Problem => Reproduce each line from the first in the data through the line that contains "and its tape." exactly; give nothing else.

Provided data =>
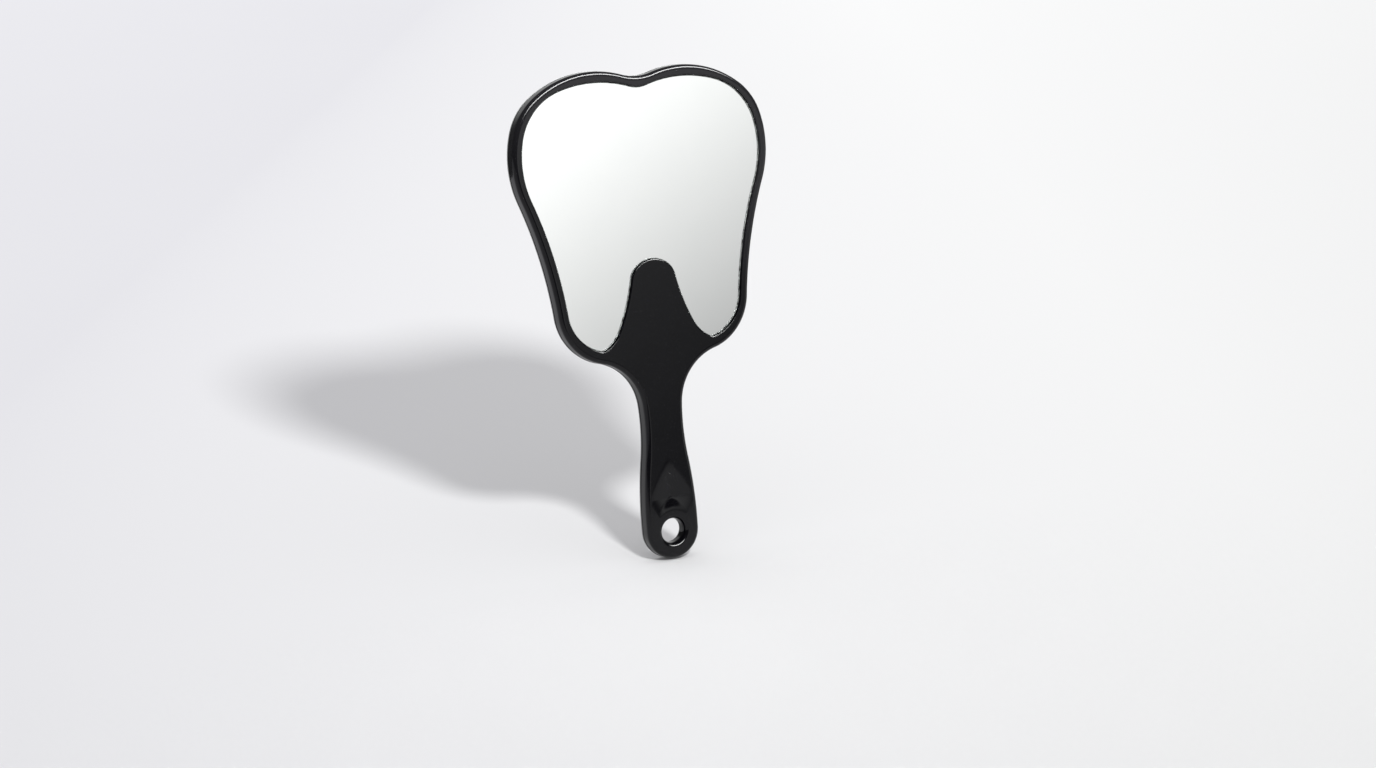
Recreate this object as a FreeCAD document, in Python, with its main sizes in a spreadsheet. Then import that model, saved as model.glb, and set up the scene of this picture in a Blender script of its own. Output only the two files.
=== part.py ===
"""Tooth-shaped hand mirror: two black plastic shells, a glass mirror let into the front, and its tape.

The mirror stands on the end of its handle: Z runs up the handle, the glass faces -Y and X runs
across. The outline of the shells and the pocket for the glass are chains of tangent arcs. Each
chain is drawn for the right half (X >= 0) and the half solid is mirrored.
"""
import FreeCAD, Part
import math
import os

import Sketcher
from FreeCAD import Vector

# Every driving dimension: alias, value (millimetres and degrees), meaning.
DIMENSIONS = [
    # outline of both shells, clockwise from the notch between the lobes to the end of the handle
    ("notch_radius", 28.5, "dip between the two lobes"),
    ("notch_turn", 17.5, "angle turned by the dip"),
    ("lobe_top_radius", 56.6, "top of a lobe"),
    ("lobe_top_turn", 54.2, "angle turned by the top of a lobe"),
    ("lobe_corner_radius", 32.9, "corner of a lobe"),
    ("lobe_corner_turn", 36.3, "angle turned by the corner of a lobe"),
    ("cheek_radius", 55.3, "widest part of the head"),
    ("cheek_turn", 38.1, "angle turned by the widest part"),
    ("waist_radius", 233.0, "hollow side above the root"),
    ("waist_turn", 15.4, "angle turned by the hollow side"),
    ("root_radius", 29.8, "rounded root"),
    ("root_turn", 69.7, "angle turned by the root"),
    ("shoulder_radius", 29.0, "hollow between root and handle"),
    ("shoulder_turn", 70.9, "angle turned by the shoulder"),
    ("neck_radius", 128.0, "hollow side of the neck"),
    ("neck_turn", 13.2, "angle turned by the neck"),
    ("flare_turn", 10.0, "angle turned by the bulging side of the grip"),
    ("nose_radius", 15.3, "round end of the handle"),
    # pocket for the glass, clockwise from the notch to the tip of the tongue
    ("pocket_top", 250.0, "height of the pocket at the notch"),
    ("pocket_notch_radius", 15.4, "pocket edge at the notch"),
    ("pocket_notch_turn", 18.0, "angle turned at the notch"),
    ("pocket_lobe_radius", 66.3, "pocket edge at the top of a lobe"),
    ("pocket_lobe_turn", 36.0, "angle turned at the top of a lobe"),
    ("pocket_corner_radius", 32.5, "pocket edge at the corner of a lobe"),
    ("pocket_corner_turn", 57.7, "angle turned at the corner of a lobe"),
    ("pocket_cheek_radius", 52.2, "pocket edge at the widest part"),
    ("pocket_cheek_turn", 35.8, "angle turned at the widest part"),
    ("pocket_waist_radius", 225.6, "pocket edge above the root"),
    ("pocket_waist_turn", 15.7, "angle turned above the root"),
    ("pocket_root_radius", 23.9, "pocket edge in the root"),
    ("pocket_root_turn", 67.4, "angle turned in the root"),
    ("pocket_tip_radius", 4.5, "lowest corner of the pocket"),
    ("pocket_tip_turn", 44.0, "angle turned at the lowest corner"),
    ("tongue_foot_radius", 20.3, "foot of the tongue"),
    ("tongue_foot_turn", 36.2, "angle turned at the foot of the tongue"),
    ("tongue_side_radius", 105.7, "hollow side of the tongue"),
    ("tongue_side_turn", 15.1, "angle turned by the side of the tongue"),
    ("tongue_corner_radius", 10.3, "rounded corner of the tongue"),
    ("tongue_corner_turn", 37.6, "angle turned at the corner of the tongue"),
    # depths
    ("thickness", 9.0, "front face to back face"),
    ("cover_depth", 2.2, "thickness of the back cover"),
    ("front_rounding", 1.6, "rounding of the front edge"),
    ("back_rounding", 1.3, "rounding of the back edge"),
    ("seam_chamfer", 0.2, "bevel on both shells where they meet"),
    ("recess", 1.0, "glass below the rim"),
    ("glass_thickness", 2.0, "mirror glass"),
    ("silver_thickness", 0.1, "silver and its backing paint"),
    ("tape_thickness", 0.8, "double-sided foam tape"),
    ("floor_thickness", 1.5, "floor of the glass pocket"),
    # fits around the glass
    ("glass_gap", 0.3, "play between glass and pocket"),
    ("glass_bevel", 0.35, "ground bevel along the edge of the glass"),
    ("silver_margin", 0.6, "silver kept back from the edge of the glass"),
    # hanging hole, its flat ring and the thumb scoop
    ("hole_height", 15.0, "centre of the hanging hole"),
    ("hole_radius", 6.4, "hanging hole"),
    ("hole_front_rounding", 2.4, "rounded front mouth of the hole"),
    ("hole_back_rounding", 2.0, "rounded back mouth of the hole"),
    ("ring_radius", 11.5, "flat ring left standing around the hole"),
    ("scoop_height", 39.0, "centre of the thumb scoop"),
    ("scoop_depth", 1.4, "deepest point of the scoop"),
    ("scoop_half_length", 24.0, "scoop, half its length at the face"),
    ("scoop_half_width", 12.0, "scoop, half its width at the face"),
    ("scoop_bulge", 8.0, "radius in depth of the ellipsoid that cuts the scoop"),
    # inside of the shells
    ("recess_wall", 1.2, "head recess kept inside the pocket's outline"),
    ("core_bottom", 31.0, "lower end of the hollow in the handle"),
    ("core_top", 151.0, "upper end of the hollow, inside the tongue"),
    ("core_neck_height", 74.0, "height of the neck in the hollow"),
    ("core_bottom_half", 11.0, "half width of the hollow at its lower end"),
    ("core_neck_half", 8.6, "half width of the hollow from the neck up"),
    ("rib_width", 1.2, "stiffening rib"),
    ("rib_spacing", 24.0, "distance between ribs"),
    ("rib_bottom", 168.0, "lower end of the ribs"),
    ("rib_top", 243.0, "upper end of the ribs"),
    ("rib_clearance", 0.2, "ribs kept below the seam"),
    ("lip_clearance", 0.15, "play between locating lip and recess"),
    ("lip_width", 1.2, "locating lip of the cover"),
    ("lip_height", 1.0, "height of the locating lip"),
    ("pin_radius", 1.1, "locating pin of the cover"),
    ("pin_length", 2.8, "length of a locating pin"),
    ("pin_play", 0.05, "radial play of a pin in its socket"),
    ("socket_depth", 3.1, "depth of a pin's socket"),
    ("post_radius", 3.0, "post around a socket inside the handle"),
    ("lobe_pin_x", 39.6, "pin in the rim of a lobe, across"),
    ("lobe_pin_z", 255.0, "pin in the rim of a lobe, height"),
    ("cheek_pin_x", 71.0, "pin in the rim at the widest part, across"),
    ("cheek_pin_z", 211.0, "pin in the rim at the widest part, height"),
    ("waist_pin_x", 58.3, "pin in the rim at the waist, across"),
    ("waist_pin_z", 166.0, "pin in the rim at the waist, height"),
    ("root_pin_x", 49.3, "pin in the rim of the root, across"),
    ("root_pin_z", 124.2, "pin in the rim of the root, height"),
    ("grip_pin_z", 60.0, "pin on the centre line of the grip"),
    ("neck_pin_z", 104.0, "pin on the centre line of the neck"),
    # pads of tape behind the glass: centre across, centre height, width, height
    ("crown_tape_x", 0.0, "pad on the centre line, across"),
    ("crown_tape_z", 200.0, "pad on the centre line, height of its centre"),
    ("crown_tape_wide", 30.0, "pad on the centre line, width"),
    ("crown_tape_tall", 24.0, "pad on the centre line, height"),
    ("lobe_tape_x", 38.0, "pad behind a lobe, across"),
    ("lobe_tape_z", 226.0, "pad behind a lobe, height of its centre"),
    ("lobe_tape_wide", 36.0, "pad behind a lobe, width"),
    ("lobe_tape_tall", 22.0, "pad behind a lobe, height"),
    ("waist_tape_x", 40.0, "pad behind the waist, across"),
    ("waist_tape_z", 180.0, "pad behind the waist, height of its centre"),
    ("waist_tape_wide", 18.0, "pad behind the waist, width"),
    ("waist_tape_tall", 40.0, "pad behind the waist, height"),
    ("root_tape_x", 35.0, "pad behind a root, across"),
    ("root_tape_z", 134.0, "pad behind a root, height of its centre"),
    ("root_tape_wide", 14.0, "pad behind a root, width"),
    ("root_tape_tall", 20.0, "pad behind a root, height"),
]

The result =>
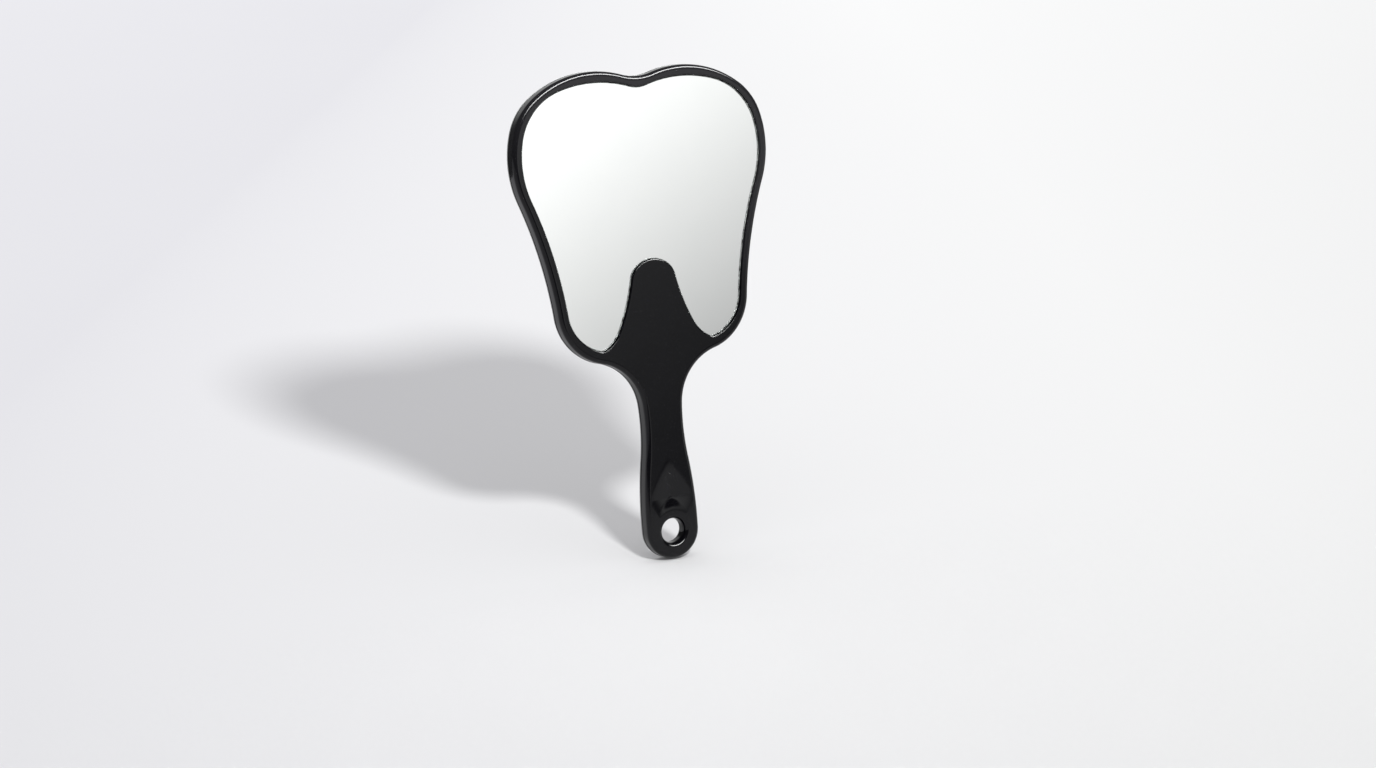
Recreate this object as a FreeCAD document, in Python, with its main sizes in a spreadsheet. Then import that model, saved as model.glb, and set up the scene of this picture in a Blender script of its own. Output only the two files.
=== part.py ===
"""Tooth-shaped hand mirror: two black plastic shells, a glass mirror let into the front, and its tape.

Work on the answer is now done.